▶ **Aim**
Line by line, reproduce exactly the beginning of the listing below, ending with the line that contains "return (r *" and adding nothing.

▶ **Material provided**
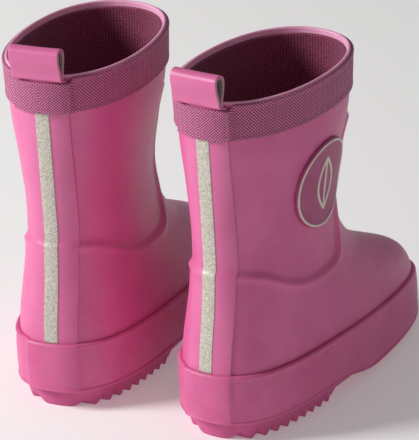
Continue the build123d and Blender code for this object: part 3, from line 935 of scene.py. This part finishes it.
def makeBadge(side):
    b = badge
    around = np.linspace(0, 2 * math.pi, 120, endpoint=False)
    r = b["radius"]

    def disc(angle, share):
        return (r * share * math.cos(angle), r * share * math.sin(angle))

    e = b["edge"]
    bend = np.linspace(0, math.pi / 2, 6)
    edgeRows = [((r - e + e * math.sin(t)) / r, b["wall"] - e + e * math.cos(t)) for t in bend]
    rows = [(share, b["wall"]) for share in np.linspace(0.02, (r - e) / r, 14)[:-1]] + edgeRows + [(1.0, -b["sink"])]
    points = badgeGrid(around, disc, rows)
    piece = layPiece("badgeDisc", side, points[::-1], closedColumns=True, capped=True)
    finishPiece(piece, finishes["badgeRubber"], "badge_rubber", f"{side}_boot", f"{side}_badge_disc")

    low, top = b["wall"] - b["sink"], b["wall"] + b["ringRise"]
    outer = r - b["ringInset"]
    inner = outer - b["ringWidth"]
    edge = b["ringEdge"]
    ringRows = [
        (outer / r, low), (outer / r, top - edge), ((outer - edge) / r, top),
        ((inner + edge) / r, top), (inner / r, top - edge), (inner / r, low),
    ]
    points = badgeGrid(around, disc, ringRows)
    piece = layPiece("badgeRing", side, points[::-1], closedRows=True, closedColumns=True)
    finishPiece(piece, finishes["badgeTrim"], "badge_trim", f"{side}_boot", f"{side}_badge_ring")

    half, halfLeaf = b["leafLength"] / 2, b["leafWidth"] / 2
    line, soft = b["lineWidth"], b["lineEdge"]

    def leafEdge(angle, inset):
        tip, belly = half - inset * 2, halfLeaf - inset
        up = math.sin(angle)
        return (belly * (1 - up * up) * (1 if math.cos(angle) > 0 else -1), tip * up)

    leafRows = [(0, low), (0, top - edge), (soft, top), (line - soft, top), (line, top - edge), (line, low)]
    points = badgeGrid(around, leafEdge, leafRows)
    piece = layPiece("badgeEmblem", side, points[::-1], closedRows=True, closedColumns=True)
    finishPiece(piece, finishes["badgeTrim"], "badge_trim", f"{side}_boot", f"{side}_badge_emblem")

    reach = half - b["ribGap"] * line
    along = np.linspace(-reach, reach, 40)

    def rib(place, across):
        return (across, place)

    ribRows = [
        (-line / 2, low), (-line / 2, top - edge), (-line / 2 + soft, top),
        (line / 2 - soft, top), (line / 2, top - edge), (line / 2, low),
    ]
    points = badgeGrid(along, rib, ribRows)
    piece = layPiece("badgeMidrib", side, points, closedRows=True)
    finishPiece(piece, finishes["badgeTrim"], "badge_trim", f"{side}_boot")


# Footbed: loose felt pad inside


footbed = {"bottom": 20.3, "wall": 3.6, "grow": -5.2, "round": 1.2, "middle": 95.0, "columns": 220}


def makeFootbed(side):
    f = footbed
    turn = evenTurns(f["columns"], bootForm["toeWall"])
    edge = skin(turn, 20.0, f["grow"])[:, :2]
    centre = np.array((0.0, f["middle"]))
    top = f["bottom"] + f["wall"]
    bend = np.linspace(0, math.pi / 2, 5)
    # share of the way out to the edge, height and inset
    rows = [
        (0.05, f["bottom"], 0.0), (0.6, f["bottom"], 0.0), (1.0, f["bottom"], 0.4), (1.0, f["bottom"] + 0.4, 0.0),
    ]
    rows += [(1.0, top - f["round"] + f["round"] * math.sin(t), f["round"] * (1 - math.cos(t))) for t in bend]
    rows += [(share, top, 0.0) for share in np.linspace(0.95, 0.03, 24)]
    grid = []
    for share, height, inset in rows:
        reach = edge - centre
        size = np.linalg.norm(reach, axis=1)[:, None]
        flat = centre + reach * (share - inset / size)
        grid.append(np.hstack((flat, np.full((len(flat), 1), height))))
    piece = layPiece("footbed", side, np.array(grid), closedColumns=True, capped=True)
    finishPiece(piece, finishes["feltFootbed"], "footbed_felt", f"{side}_footbed", f"{side}_footbed")


# Outsole: saw teeth round its edge, cut back between one tooth and the next


outsole = {
    "top": 12.0,
    "grow": 0.6,
    "pitch": 7.3,
    "toothRise": 3.0,
    "cutBack": 1.5,
    "taper": 2.2,  # how far the sole draws in towards the ground
    "land": 0.16,  # share of the pitch that stays flat
    "archStart": 74.0,
    "archEnd": 113.0,
    "archHeight": 6.0,
    "heelStart": 3.0,  # where the heel's teeth begin
    "groundEdge": 0.4,  # rounding where it meets the ground
    "archRamp": 4.0,
    "seamReach": 3.0,  # how far its top runs in under the foxing
    "columns": 900,
}


# 0 on a tooth's flat and 1 at the bottom of the cut beside it.
def toothShare(y):
    o = outsole
    start = np.where(y < o["archStart"], o["heelStart"], o["archEnd"])
    phase = np.mod((y - start) / o["pitch"], 1.0)
    return np.clip(1 - np.abs(phase - (1 + o["land"]) / 2) / ((1 - o["land"]) / 2), 0, 1)


def makeOutsole(side):
    o = outsole
    turn = evenTurns(o["columns"], bootForm["toeWall"])[None, :]
    edge = skin(turn, 0.0, 0.0)
    y = edge[..., 1]
    ramp = o["archRamp"]
    arch = ease((y - o["archStart"] + ramp / 2) / ramp) * ease((o["archEnd"] + ramp / 2 - y) / ramp)
    cut = toothShare(y) * (1 - arch)
    ground = np.maximum(arch * o["archHeight"], cut * o["toothRise"])
    rows = [(np.full_like(y, o["top"]), np.full_like(y, grow)) for grow in (-o["seamReach"], o["grow"])]
    for share in (0.75, 0.5, 0.3, 0.15, 0.0):
        height = mix(ground, o["top"], share)
        drawn = o["taper"] * (1 - height / o["top"]) + o["groundEdge"] * (share == 0)
        rows.append((height, o["grow"] - cut * o["cutBack"] * ease(1 - share * 1.6) - drawn))
    points = [skin(turn, height, grow)[0] for height, grow in rows]
    outline = points[-1]
    for share in (0.93, 0.8, 0.6, 0.4, 0.2, 0.0):
        inner = outline.copy()
        inner[:, 0] = outline[:, 0] * share
        inner[:, 2] = ground[0]
        if share < 0.45:  # no teeth in the middle
            inner[:, 2] = arch[0] * o["archHeight"]
        points.append(inner)
    piece = layPiece("outsole", side, np.array(points), closedColumns=True)
    finishPiece(piece, finishes["outsoleRubber"], "sole_rubber", f"{side}_boot", f"{side}_outsole")


for side in ("left", "right"):
    makeUpper(side)
    makeLining(side)
    makeOutsole(side)
    makeFoxing(side)
    makeStrip(side)
    makeBinding(side)
    makeLoop(side)
    makeBadge(side)
    makeFootbed(side)
    print(side, "boot built")

# CAD pieces that keep their own mesh, nearly all out of sight, with their finishes
keptNodes = {
    "loop_tails": "stripRubber",
    "midsole_filler": "outsoleRubber",
    "insole_board": "feltFootbed",
    "fabric_ply": "knitLining",
    "toe_puff": "outsoleRubber",
    "heel_counter": "outsoleRubber",
}
for side in ("left", "right"):
    for node, finish in keptNodes.items():
        mesh = bpy.data.objects[f"{side}_{node}"].data
        mesh.materials.clear()
        mesh.materials.append(finishes[finish])

# Floor, lights and camera
studio = {
    "floor": "#EDECEB",
    "floorSize": 12.0,
    "world": "#FFFFFF",
    "worldStrength": 0.19,
    "floorGlow": 0.22,
    "keyPower": 43.0,
    "fillPower": 1.0,
    "azimuth": 30.4,  # degrees, as are elevation and roll; the distances after them are millimetres
    "elevation": 23.5,
    "roll": 3.4,
    "distance": 2200.0,
    "lens": 336.6,
    "aimAcross": 24.0,
    "aimHeight": 98.2,
    "aimForward": -47.8,
}


def makeFloor():
    # Matt white paper: no gloss, and glowing a little so that shadows stay pale
    look = {"colour": studio["floor"], "roughness": 0.9, "ior": 1.45}
    material, _, shader = newMaterial("paperSweep", look)
    bpy.ops.mesh.primitive_plane_add(size=studio["floorSize"])
    floor = bpy.context.object
    floor.name = "floor"
    shader.inputs["Emission Color"].default_value = toLinear(studio["floor"])
    shader.inputs["Emission Strength"].default_value = studio["floorGlow"]
    floor.data.materials.append(material)


def areaLight(name, place, aim, size, power):
    light = bpy.data.lights.new(name, "AREA")
    light.shape = "DISK"
    light.size = size
    light.energy = power
    lamp = bpy.data.objects.new(name, light)
    lamp.location = place
    lamp.rotation_euler = (Vector(aim) - Vector(place)).to_track_quat("-Z", "Y").to_euler()
    bpy.context.scene.collection.objects.link(lamp)


def makeCamera():
    s = studio
    a, e, r = (math.radians(s[k]) for k in ("azimuth", "elevation", "roll"))
    back = Vector((math.sin(a) * math.cos(e), -math.cos(a) * math.cos(e), math.sin(e)))
    right = Vector((math.cos(a), math.sin(a), 0))
    above = Vector((-math.sin(a) * math.sin(e), math.cos(a) * math.sin(e), math.cos(e)))
    aim = Vector((
        s["aimAcross"] * math.cos(a), s["aimAcross"] * math.sin(a) + s["aimForward"], s["aimHeight"]
    )) / 1000
    camera = bpy.data.cameras.new("camera")
    camera.sensor_width = 36
    camera.lens = s["lens"]
    camera.clip_end = 50
    holder = bpy.data.objects.new("camera", camera)
    turn = Matrix((
        right * math.cos(r) - above * math.sin(r),
        right * math.sin(r) + above * math.cos(r),
        back,
    )).transposed().to_4x4()
    holder.matrix_world = Matrix.Translation(aim + back * s["distance"] / 1000) @ turn
    bpy.context.scene.collection.objects.link(holder)
    bpy.context.scene.camera = holder


makeFloor()
world = bpy.data.worlds.new("studio")
world.use_nodes = True
backdrop = world.node_tree.nodes["Background"]
backdrop.inputs["Color"].default_value = toLinear(studio["world"])
backdrop.inputs["Strength"].default_value = studio["worldStrength"]
bpy.context.scene.world = world
areaLight("keyLight", (-1.5, -1.0, 1.15), (0, 0, 0.1), 0.7, studio["keyPower"])
areaLight("fillLight", (1.4, -0.6, 0.9), (0, 0, 0.1), 1.0, studio["fillPower"])
bpy.context.scene.view_settings.view_transform = "Standard"
makeCamera()
print("studio set")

▶ **Task answer**
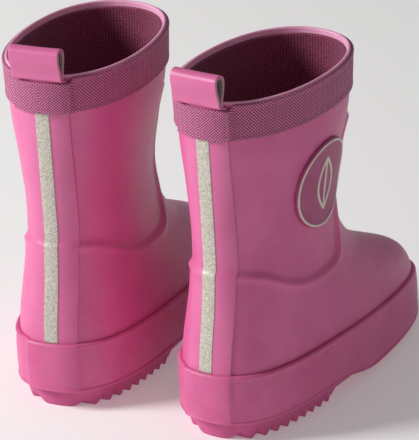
Continue the build123d and Blender code for this object: part 3, from line 935 of scene.py. This part finishes it.
def makeBadge(side):
    b = badge
    around = np.linspace(0, 2 * math.pi, 120, endpoint=False)
    r = b["radius"]

    def disc(angle, share):
        return (r * share * math.cos(angle), r * share * math.sin(angle))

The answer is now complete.